Alwyn Robinson was my first pick on drums, we’ve gotten to play and bounce a lot of stuff off of eachother. He’s just a crazy way out there drummer, and he’s my favorite. Of course Jay Starling, who a lot of people know for his dobro playing, but if there’s a piano he’ll always sit down and play for two or three hours.

A lot of these musicians come from very different musical backgrounds than you. What was it like working all these different backgrounds into one sound.

Keel: When we put this thing together, everyone knew we would hardly have any time to rehearse, so that was the main thing. We had maybe an hour and a half when it’s all said and done. I sent out the music to everyone about 2 months ago and just said “Let this marinate in your brain.”  So we got in yesterday and did our soundcheck, and then we just started a jam and we were all like “Ok, this is what this is gonna be.”

Everyone fell together flawlessly. I mean if I made a mistake up there we were having too much fun to notice.

I know logistically it’s difficult, but do you see yourself getting back together with this group of musicians?

Keel: I very much would like to do more of it. It’s what music should be, fun and exciting. We really all just respect the music a whole lot.

You have your own beer here at the festival, called the Keeler. How did that come to be?

Keel:That goes back to Justin Billcheck again. You know, Devil’s Backbone having the beer gardens makes it more than just a music festival. Good vibes, good beer and everything. All due to Justin they’ve got good music, too.

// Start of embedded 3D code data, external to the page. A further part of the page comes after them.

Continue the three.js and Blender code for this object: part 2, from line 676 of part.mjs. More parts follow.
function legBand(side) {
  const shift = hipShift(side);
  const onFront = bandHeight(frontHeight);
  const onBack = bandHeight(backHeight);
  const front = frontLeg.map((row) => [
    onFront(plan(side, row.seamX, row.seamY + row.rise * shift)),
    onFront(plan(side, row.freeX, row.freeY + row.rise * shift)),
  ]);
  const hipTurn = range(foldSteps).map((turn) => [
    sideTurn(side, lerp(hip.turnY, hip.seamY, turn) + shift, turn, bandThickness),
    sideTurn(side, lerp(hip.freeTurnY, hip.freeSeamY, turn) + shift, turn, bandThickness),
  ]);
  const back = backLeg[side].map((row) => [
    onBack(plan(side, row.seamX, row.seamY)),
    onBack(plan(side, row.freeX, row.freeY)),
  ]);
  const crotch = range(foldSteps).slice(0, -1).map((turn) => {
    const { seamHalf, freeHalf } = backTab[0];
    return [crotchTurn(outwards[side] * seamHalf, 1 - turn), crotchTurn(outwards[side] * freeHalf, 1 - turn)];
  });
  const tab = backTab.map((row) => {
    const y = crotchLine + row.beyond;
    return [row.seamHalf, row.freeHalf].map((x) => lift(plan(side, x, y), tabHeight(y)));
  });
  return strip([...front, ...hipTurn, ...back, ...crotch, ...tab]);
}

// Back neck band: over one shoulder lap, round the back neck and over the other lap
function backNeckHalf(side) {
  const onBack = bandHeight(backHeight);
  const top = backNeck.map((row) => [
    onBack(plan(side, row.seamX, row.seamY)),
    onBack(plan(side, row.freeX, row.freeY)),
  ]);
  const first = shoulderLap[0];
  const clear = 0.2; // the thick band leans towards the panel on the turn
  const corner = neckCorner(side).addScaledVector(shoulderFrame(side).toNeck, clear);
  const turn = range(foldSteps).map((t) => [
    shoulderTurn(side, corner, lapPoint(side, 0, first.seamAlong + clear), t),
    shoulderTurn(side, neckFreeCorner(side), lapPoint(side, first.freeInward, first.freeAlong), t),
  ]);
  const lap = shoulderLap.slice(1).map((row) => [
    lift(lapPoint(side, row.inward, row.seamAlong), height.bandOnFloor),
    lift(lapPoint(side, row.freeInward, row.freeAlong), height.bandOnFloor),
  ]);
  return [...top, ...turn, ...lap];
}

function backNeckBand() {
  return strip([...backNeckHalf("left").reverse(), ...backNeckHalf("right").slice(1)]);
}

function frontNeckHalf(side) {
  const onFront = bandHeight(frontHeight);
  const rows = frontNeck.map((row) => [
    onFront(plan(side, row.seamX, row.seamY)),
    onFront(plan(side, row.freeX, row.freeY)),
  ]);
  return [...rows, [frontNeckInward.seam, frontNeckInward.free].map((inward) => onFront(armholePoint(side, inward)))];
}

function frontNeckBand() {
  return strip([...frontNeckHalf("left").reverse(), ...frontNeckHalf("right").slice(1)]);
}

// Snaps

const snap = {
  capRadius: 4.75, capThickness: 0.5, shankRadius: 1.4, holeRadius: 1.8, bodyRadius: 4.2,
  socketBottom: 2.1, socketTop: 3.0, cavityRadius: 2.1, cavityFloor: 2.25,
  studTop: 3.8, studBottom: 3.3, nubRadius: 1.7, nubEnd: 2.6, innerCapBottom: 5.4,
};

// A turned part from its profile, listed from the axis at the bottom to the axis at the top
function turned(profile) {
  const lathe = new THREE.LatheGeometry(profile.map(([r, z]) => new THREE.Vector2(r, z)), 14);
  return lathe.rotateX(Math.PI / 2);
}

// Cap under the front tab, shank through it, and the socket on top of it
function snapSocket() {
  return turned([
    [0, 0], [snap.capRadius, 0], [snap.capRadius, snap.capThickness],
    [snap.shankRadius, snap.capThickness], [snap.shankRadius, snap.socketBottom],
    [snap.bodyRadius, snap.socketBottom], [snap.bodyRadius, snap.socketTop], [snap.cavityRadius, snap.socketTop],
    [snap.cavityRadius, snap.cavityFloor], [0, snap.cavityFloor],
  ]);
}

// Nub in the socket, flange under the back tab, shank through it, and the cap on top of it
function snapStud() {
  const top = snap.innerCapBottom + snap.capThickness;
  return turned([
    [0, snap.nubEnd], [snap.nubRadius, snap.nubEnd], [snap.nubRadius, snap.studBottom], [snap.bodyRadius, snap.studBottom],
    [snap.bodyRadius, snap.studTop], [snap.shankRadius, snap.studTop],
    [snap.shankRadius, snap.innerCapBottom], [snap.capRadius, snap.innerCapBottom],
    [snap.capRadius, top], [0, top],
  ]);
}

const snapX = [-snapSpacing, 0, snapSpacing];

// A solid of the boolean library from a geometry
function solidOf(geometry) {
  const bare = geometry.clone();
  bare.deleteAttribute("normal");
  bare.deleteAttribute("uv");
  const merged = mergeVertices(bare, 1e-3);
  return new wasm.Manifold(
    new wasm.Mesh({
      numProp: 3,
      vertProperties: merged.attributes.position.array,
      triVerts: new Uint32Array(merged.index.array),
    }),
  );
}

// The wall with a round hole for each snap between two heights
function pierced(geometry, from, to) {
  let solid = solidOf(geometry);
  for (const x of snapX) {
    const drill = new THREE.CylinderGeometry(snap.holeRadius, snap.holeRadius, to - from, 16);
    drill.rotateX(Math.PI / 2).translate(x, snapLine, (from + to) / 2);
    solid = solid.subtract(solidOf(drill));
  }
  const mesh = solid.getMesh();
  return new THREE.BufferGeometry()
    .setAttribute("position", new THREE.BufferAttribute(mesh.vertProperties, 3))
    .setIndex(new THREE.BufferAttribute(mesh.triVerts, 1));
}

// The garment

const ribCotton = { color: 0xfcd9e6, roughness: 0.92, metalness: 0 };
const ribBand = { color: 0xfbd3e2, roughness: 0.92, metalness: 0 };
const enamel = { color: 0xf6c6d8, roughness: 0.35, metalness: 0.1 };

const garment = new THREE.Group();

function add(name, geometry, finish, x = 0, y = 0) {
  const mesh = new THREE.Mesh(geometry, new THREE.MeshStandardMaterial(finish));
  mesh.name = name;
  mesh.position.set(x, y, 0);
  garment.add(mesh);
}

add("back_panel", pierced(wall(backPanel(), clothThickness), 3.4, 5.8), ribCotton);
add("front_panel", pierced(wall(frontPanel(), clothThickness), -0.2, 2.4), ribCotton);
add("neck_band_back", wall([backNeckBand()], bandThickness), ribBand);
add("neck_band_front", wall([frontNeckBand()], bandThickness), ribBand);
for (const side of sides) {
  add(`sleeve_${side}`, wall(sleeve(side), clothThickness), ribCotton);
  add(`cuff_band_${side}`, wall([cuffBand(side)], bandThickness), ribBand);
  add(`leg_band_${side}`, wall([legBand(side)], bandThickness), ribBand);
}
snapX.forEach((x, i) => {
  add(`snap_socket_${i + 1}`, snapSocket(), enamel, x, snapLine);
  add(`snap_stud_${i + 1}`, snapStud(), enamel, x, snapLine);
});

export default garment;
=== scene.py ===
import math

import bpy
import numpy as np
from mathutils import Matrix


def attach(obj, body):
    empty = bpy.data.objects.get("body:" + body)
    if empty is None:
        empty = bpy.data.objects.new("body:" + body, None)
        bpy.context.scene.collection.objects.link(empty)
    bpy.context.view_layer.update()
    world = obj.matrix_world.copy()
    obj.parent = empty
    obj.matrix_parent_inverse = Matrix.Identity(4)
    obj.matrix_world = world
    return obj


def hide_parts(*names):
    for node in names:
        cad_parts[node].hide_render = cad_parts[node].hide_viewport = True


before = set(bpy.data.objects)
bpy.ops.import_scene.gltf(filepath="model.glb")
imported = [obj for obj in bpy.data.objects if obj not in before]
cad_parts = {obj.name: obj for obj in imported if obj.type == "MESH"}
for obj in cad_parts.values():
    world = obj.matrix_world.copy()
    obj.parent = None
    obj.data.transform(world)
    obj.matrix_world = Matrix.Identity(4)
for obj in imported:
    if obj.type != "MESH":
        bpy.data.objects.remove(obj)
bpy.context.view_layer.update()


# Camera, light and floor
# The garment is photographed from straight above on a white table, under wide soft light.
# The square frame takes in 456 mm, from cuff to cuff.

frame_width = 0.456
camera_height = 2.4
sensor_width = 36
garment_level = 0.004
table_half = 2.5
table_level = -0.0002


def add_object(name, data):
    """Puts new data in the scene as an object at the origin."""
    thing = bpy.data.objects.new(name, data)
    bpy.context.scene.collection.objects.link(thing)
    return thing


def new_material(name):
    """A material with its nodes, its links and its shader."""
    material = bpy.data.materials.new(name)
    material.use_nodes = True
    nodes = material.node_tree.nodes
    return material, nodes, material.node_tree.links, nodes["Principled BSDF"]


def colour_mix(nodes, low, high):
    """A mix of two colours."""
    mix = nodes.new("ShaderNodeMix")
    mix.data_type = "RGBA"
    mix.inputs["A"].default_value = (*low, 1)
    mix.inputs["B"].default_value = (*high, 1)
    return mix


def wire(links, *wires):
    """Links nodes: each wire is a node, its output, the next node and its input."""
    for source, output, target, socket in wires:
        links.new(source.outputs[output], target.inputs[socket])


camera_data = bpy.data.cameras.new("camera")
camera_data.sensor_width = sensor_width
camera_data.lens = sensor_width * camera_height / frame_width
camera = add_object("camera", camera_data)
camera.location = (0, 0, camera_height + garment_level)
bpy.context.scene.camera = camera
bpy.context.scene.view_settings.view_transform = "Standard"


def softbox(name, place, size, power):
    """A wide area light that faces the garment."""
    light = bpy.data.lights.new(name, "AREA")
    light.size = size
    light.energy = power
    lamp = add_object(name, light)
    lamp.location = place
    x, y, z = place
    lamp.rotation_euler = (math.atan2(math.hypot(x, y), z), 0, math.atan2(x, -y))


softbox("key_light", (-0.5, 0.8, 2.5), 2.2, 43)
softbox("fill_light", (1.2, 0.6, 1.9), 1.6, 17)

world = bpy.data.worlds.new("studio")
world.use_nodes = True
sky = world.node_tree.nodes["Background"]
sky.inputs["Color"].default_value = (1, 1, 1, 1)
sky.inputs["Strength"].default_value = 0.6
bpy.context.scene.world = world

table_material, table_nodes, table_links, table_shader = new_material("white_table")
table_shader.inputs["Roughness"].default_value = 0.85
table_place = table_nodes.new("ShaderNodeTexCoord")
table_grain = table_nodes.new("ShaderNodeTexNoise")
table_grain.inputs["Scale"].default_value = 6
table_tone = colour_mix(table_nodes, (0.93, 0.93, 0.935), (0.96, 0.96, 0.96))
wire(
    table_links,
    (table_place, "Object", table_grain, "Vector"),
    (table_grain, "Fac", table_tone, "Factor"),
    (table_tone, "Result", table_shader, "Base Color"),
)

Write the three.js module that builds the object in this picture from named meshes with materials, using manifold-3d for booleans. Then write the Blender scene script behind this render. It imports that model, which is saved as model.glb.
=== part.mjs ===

So he said “I want to make a beer for the event.” which I thought sounded great. Then he said he wanted to make one for me, which was a dream come true, you know

How much say did you get in the creation of that beer?

Keel:I don’t know anything about making beer but I know what I like. I wanted something really light that has taste to it, that you can drink all day and its nice and cold. He started talking about all these hops which went over my head.

And what do you think of it now that you got a chance to try it?

Keel:I love it, I really wish they’d make more. As I understand they sold out of it during our set yesterday. I’m excited, hopefully they will.